Jordan McCullough is shoved out of bounds at the 1-yard line during a game between Ramstein and Stuttgart at Ramstein High School, Friday, Sept. 27, 2019. Stuttgart won the game 37-17. (Brian Ferguson/Stars and Stripes)

Either Stuttgart or Ramstein has won every DODEA-Europe Division I football title in the last five seasons. This season won’t be any different.

The top-seeded, undefeated Stuttgart Panthers and the second-seeded defending champion Ramstein Royals meet Saturday at 5 p.m. CET at Kaiserslautern High School to determine this year’s large-school gridiron champion. Stuttgart is looking to continue its streak of winning the title every other year; the 2019 crown would be its third in five seasons, joining the 2017 and 2015. A Ramstein victory would give the Royals a second straight championship and third in the last four seasons.

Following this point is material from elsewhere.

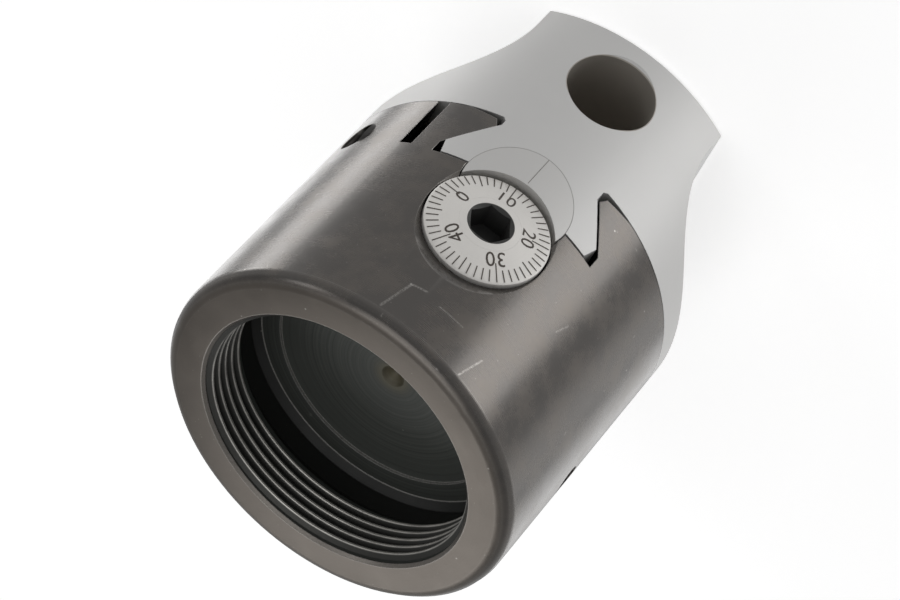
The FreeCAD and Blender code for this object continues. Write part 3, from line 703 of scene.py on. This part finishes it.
@dataclass
class ArborThread:
    """The internal thread of the arbor socket, a closed helical ridge on the socket's wall.

    Attributes:
        root_radius: Radius at the thread's root, a little inside the wall.
        crest_radius: Radius at its crest.
        pitch: Rise per turn.
        top: Height at which it starts, near the mouth.
        bottom: Height at which it runs out.
        root_width: Width of the ridge at its root.
        crest_width: Width of the flat on its crest.
        steps: Sections per turn.
        run_out: Turns over which each end of the ridge fades.
        thin_end: What is left of the section at its ends, so that they stay closed.
    """

    root_radius: float = 19.10
    crest_radius: float = 18.30
    pitch: float = 25.4 / 18
    top: float = 61.3
    bottom: float = 54.2
    root_width: float = 1.22
    crest_width: float = 0.22
    steps: int = 128
    run_out: float = 0.25
    thin_end: float = 0.02

    def build(self) -> bpy.types.Object:
        """Sweep the ridge's section down a helix whose ends fade into the wall.

        The section has its root behind the wall and its crest inwards. At fraction t of the way,
        the centre is at angle 2 pi t turns and height top - pitch * turns * t, and the section
        shrinks almost to nothing over the run-out at each end.

        Returns:
            The ridge's object.
        """
        turns = (self.top - self.bottom) / self.pitch
        count = int(turns * self.steps) + 1
        turn = np.linspace(0.0, turns, count)
        fade = np.clip(np.minimum(turn, turns - turn) / self.run_out, self.thin_end, 1.0)
        angle = turn * 2 * math.pi
        depth = np.array([0.0, 1.0, 1.0, 0.0])
        width = np.array([self.root_width, self.crest_width, -self.crest_width, -self.root_width]) / 2
        reach = (self.root_radius - self.crest_radius) * fade[:, None] * depth
        radius = self.root_radius - reach
        height = self.top - self.pitch * turn[:, None] + width * fade[:, None] ** 0.5
        points = np.stack([radius * np.sin(angle)[:, None], -radius * np.cos(angle)[:, None], height], -1)
        quads = tube_quads(count, 4)
        caps = np.array([[3, 2, 1, 0], [4 * count - 4, 4 * count - 3, 4 * count - 2, 4 * count - 1]])
        faces = np.vstack([quads, caps])[:, ::-1]       # turned to point outwards
        return make_piece("arbor_thread_ridge", points.reshape(-1, 3), faces.tolist(), WORN_HIGHLIT_THREAD,
                          Body.HEAD)


@dataclass
class FeedDial:
    """The graduations and numerals on the dial's conical face.

    Attributes:
        axis_height: Height of the dial's axis.
        rim_face: Place along Y of the face's outer edge.
        rim_radius: Radius of that edge.
        rim_bevel: Bevel outside that edge, over which the line of the cone runs on.
        mouth_radius: Radius of the key socket's mouth.
        crown: Rise of the face from the rim to the mouth.
        count: Number of graduations.
        zero_angle: Angle of the zero line, clockwise from the nose, in degrees.
        line_width: Width of a line.
        start_radius: Outer end of every line.
        lengths: Lengths of the unit, five and ten lines.
        numerals: How many of the graduations carry a number.
        numeral_radius: Where the numerals' middles lie.
        numeral_height: Height of a numeral.
        proud: How far the marks stand above the face.
    """

    axis_height: float = 39.85
    rim_face: float = -24.13
    rim_radius: float = 7.95
    rim_bevel: float = 0.2
    mouth_radius: float = 3.10
    crown: float = 1.17
    count: int = 50
    zero_angle: float = 77.0
    line_width: float = 0.13
    start_radius: float = 7.93
    lengths: tuple[float, float, float] = (1.50, 1.85, 2.40)
    numerals: int = 5
    numeral_radius: float = 5.02
    numeral_height: float = 1.85
    proud: float = 0.012

    def on_face(self, angle: np.ndarray, radius: np.ndarray, side: np.ndarray,
                lift: np.ndarray) -> np.ndarray:
        """Points on the dial's face.

        The face is a cone: at radius r it lies at rim_face less crown times the share of the way
        from the rim to the mouth. An angle of 0 points to the nose and grows towards +X.

        Args:
            angle: Direction of each point's radial line, in radians.
            radius: Distance along that line.
            side: Distance square to it, in the sense of growing angle.
            lift: Height above the face.

        Returns:
            The points, in millimetres.
        """
        out = np.stack([np.sin(angle), np.zeros_like(angle), -np.cos(angle)], -1)
        across = np.stack([np.cos(angle), np.zeros_like(angle), np.sin(angle)], -1)
        flat = out * radius[..., None] + across * side[..., None]
        distance = np.linalg.norm(flat, axis=-1)
        edge = self.rim_radius + self.rim_bevel
        face = self.rim_face - (edge - distance) * self.crown / (edge - self.mouth_radius) - lift
        return flat + np.stack([0 * face, face, 0 * face + self.axis_height], -1)

    def build(self) -> list[bpy.types.Object]:
        """Engrave the dial.

        Returns:
            The graduations' object and the numerals' object.
        """
        return [self.build_lines(), self.build_numerals()]

    def build_lines(self) -> bpy.types.Object:
        """All graduations as one mesh of thin closed bars that follow the cone.

        Line i lies at zero_angle - i * 360 / count. Each bar is a grid of four stations along the
        radius by a ring of four corners.
        """
        index = np.arange(self.count)
        angle = np.radians(self.zero_angle - index * 360 / self.count)
        kind = np.where(index % 10 == 0, 2, np.where(index % 5 == 0, 1, 0))
        length = np.array(self.lengths)[kind]
        share = np.linspace(0.0, 1.0, 4)
        side = np.array([-1.0, 1.0, 1.0, -1.0]) * self.line_width / 2
        lift = np.array([1.0, 1.0, -1.0, -1.0]) * self.proud
        shape = (self.count, 4, 4)
        radius = self.start_radius - length[:, None, None] * share[None, :, None]
        points = self.on_face(np.broadcast_to(angle[:, None, None], shape), np.broadcast_to(radius, shape),
                              np.broadcast_to(side, shape), np.broadcast_to(lift, shape))
        bar = np.vstack([tube_quads(4, 4), [[3, 2, 1, 0], [12, 13, 14, 15]]])
        quads = (index[:, None, None] * 16 + bar).reshape(-1, 4)
        return make_piece("dial_graduations", points.reshape(-1, 3), quads.tolist(), DIAL_INK,
                          Body.FEED)

    def build_numerals(self) -> bpy.types.Object:
        """The numbers 0 to 40, each made flat, then bent on to the cone."""
        meshes = []
        for order in range(self.numerals):
            outline, faces = numeral_mesh(str(order * self.count // self.numerals), self.numeral_height)
            angle = math.radians(self.zero_angle - order * 360 / self.numerals)
            turn = np.full(len(outline), angle)
            lift = np.where(outline[:, 2] > 0, self.proud, -self.proud)
            points = self.on_face(turn, self.numeral_radius + outline[:, 1], -outline[:, 0], lift)
            meshes.append((points, faces))
        starts = np.cumsum([0] + [len(points) for points, _ in meshes[:-1]])
        points = np.vstack([points for points, _ in meshes])
        faces = [[corner + int(start) for corner in face] for start, (_, group) in zip(starts, meshes)
                 for face in group]
        return make_piece("dial_numerals", points, faces, DIAL_INK, Body.FEED)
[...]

In the process of dominating Division I over the last five years, the Panthers and Royals have produced some of the more memorable games in recent DODEA-Europe history. Stuttgart’s upset win at Ramstein in the 2015 semifinal round ranks as perhaps the most dramatic DODEA-Europe football game of the decade, and the Panthers’ 26-21 defeat of the Royals in the 2017 title game is not much further down that list.

This season has seen two head-to-head meetings between the finalists. The first, the non-conference regular-season opener Sept. 6, rivalled the famed 2015 semifinal in terms of twists and turns, if not in import. The Panthers emerged with a 31-28 victory. The later meeting, a Sept. 27 clash at Ramstein, again went to Stuttgart by a more decisive 37-17 final.

Billy Ratcliff, the head coach throughout Stuttgart’s recent run of success, said this Panthers teams has “created the best chemistry of any team I’ve coached so far.”

That’s manifested on the field as an overpowering team without any obvious weaknesses on either side of the ball.

On offense, Stuttgart pairs DODEA-Europe’s most sophisticated passing attack with a relentless ground game fleshed out by a substantial offensive line and a deep and versatile group of ball carriers. Defensively, the Panthers can burst through to cause chaos in the backfield, funnel opposing rushers into gang tackles and smother receiving targets into irrelevance. All of that was on display in an overwhelming 59-6 defeat of Lakenheath in last weekend’s semifinal.

Ramstein, meanwhile, has persevered through a season where the wins did not come nearly as readily as they did in the Royals’ unbeaten march to the 2018 crown. But the defending champions fought off two coup attempts by crosstown rival Kaiserslautern, both in a 23-14 regular-season win and last weekend’s 35-21 semifinal triumph, to win all of their games save for the two meetings with Stuttgart.

“We have continued each week to get better at playing as a team,” Ramstein coach Carter Hollenbeck said.

This weekend, the Royals will need to be at their best.